The final track is 'Under the Big W', which, if you have ever seen 'It's a Mad, Mad, Mad, Mad World', then the title will have some significance to you. So, the bass and percussion establish a drunken waltz style that guitars, tuba and various other instruments play along with in a clunky, cartoonish manner. Sometimes things get sentimental, and other times it gets silly. Later, a sax takes things into a bit of sanity as it plays a soft solo, but then things get nutty with odd funky sounds as horns fight with the synths.

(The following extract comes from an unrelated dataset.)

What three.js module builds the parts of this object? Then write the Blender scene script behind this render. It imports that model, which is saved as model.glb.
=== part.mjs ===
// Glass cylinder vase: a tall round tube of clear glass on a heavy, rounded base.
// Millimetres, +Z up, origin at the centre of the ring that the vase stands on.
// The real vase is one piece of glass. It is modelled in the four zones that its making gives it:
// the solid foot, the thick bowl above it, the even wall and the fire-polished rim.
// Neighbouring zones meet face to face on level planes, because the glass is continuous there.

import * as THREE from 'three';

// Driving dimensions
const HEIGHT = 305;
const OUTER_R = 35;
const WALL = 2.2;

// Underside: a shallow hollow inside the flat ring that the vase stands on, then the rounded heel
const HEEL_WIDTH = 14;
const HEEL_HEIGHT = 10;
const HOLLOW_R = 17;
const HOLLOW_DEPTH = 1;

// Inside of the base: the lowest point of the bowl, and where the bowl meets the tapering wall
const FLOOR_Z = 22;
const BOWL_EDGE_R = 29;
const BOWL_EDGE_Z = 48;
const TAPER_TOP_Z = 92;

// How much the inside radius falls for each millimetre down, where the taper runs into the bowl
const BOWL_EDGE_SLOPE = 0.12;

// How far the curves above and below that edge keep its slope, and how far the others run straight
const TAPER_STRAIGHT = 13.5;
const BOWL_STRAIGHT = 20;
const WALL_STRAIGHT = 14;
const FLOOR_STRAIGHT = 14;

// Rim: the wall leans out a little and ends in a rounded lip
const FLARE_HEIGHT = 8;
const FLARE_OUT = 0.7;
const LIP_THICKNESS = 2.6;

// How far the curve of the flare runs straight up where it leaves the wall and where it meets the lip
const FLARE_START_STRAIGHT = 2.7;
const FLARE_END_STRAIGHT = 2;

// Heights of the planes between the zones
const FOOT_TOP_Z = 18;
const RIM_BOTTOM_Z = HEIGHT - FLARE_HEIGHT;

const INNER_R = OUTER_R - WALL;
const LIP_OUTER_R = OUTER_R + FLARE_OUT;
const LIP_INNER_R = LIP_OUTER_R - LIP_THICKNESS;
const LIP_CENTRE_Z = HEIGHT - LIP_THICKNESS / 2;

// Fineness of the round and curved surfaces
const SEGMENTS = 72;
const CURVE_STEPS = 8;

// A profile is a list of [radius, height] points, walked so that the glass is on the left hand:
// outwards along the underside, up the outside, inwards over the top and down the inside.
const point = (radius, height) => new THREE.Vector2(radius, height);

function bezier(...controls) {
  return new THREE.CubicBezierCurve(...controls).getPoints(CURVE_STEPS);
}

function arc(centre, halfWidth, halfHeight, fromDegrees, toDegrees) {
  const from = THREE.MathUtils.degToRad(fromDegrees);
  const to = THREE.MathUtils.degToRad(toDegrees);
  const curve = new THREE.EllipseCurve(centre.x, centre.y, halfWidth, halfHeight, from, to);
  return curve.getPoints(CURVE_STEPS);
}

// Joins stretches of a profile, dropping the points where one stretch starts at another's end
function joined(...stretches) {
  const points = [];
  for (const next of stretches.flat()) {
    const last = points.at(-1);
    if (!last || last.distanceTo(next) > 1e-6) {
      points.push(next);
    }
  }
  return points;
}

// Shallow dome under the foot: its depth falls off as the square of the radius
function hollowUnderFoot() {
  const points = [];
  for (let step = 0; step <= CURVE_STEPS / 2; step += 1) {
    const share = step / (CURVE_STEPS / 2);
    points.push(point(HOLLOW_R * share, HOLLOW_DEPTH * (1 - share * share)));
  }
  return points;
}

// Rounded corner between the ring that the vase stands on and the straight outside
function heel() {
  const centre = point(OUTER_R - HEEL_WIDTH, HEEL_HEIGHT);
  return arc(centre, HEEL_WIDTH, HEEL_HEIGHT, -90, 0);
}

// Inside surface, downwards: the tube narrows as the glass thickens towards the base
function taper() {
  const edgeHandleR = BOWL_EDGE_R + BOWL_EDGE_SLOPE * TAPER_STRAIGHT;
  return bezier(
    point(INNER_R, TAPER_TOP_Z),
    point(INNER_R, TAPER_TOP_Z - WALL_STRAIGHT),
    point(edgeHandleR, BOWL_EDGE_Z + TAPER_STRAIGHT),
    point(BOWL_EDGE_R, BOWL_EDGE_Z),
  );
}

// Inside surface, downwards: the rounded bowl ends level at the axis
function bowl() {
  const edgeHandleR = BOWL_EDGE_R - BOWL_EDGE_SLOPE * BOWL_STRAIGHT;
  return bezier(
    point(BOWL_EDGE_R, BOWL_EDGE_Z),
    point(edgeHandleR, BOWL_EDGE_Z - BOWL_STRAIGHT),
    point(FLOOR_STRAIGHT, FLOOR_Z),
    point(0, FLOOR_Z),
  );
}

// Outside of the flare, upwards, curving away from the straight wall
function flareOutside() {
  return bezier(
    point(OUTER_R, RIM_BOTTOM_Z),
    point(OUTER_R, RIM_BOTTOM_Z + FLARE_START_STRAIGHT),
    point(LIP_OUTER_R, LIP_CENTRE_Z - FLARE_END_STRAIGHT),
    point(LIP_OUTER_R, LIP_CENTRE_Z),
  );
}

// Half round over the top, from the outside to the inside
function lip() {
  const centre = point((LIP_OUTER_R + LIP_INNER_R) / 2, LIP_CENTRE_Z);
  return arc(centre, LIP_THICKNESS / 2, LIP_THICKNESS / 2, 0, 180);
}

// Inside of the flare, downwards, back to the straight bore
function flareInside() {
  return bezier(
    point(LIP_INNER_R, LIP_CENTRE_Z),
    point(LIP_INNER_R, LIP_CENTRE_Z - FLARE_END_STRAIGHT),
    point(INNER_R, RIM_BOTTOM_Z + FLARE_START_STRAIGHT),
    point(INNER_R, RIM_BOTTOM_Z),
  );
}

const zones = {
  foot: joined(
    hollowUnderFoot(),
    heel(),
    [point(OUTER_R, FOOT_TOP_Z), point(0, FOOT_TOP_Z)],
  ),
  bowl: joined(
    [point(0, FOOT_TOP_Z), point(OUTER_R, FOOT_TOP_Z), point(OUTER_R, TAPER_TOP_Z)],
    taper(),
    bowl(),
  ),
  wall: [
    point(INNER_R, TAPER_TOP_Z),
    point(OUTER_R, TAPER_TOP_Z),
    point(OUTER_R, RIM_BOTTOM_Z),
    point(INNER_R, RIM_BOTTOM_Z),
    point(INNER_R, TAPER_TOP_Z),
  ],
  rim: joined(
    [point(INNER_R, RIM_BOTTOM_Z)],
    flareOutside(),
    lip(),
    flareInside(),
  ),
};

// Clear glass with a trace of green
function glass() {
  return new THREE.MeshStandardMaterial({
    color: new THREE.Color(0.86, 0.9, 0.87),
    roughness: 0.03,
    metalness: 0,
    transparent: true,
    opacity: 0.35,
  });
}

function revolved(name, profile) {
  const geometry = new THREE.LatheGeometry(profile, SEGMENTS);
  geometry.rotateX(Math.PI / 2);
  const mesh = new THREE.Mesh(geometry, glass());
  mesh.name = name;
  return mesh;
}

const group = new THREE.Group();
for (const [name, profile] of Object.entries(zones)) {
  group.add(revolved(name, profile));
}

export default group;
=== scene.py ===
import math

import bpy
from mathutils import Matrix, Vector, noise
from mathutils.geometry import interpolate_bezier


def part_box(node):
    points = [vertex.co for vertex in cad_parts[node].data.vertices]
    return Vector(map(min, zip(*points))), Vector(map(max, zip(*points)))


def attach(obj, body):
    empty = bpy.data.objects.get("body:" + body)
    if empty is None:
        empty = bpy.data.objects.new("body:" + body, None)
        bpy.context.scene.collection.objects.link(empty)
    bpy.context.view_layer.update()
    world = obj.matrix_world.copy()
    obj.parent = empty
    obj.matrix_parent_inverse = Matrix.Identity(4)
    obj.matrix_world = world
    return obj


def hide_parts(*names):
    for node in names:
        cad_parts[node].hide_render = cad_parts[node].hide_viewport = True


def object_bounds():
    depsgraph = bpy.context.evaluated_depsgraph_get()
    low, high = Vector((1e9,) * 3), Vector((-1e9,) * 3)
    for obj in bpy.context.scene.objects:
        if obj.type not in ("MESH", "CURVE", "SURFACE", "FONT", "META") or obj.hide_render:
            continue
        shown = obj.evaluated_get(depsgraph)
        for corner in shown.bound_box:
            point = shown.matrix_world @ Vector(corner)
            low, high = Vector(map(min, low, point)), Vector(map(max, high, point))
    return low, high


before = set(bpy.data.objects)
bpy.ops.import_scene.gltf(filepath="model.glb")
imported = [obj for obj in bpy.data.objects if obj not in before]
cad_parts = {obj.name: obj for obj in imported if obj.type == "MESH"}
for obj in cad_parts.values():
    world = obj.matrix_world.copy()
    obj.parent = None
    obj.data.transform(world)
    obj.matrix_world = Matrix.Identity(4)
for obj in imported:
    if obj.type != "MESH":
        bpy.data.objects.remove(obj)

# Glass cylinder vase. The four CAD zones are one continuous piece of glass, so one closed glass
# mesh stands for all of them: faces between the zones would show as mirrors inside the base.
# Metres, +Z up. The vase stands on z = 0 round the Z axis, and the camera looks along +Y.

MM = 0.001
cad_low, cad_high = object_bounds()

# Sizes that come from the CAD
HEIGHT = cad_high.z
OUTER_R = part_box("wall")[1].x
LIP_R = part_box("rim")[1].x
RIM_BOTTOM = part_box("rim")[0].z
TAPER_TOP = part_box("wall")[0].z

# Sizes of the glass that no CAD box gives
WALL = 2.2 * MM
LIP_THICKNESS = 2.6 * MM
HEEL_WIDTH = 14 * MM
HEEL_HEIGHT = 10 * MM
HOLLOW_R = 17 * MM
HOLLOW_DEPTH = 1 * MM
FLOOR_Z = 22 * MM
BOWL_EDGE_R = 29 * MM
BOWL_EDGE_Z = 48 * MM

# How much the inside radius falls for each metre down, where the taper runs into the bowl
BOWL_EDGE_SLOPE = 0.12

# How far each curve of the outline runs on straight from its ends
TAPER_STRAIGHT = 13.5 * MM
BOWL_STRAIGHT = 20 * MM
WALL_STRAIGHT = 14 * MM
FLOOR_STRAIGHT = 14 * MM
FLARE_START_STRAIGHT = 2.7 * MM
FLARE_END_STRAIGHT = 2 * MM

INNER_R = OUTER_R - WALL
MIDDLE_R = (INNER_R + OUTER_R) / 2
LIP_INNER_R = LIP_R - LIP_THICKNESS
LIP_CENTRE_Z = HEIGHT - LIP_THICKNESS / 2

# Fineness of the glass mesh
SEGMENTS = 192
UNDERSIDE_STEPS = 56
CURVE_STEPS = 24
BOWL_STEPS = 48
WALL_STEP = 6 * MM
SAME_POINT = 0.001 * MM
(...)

Later, a march rhythm allows things to meander a bit, then a sudden funk, jazz section with tacky synths goes takes over before a sax leads everything into some semblance of normalcy again, but of course this doesn't last and things just venture from one style to another in this 14+ minute craziness.

Again, I consider this an avant-prog masterpiece, with music that seems to wander in many different directions, yet somehow all seems to be cohesive when it is all said and done. There is a lot of humor here, but it is all in the music. Some might find all of this aimless, but it all makes sense, and as you get used to the music, you start to make more sense out of it all with its returning themes and fragments, and each track has its elements. The music is genius, and you probably won't get it all in one sitting, it has to be listened to many times to really appreciate it. This band continues to be one of my favorite discoveries here in the Prog Archives, and as it continues to amaze me, I will continue to listen to it. Definitely another masterpiece by French TV.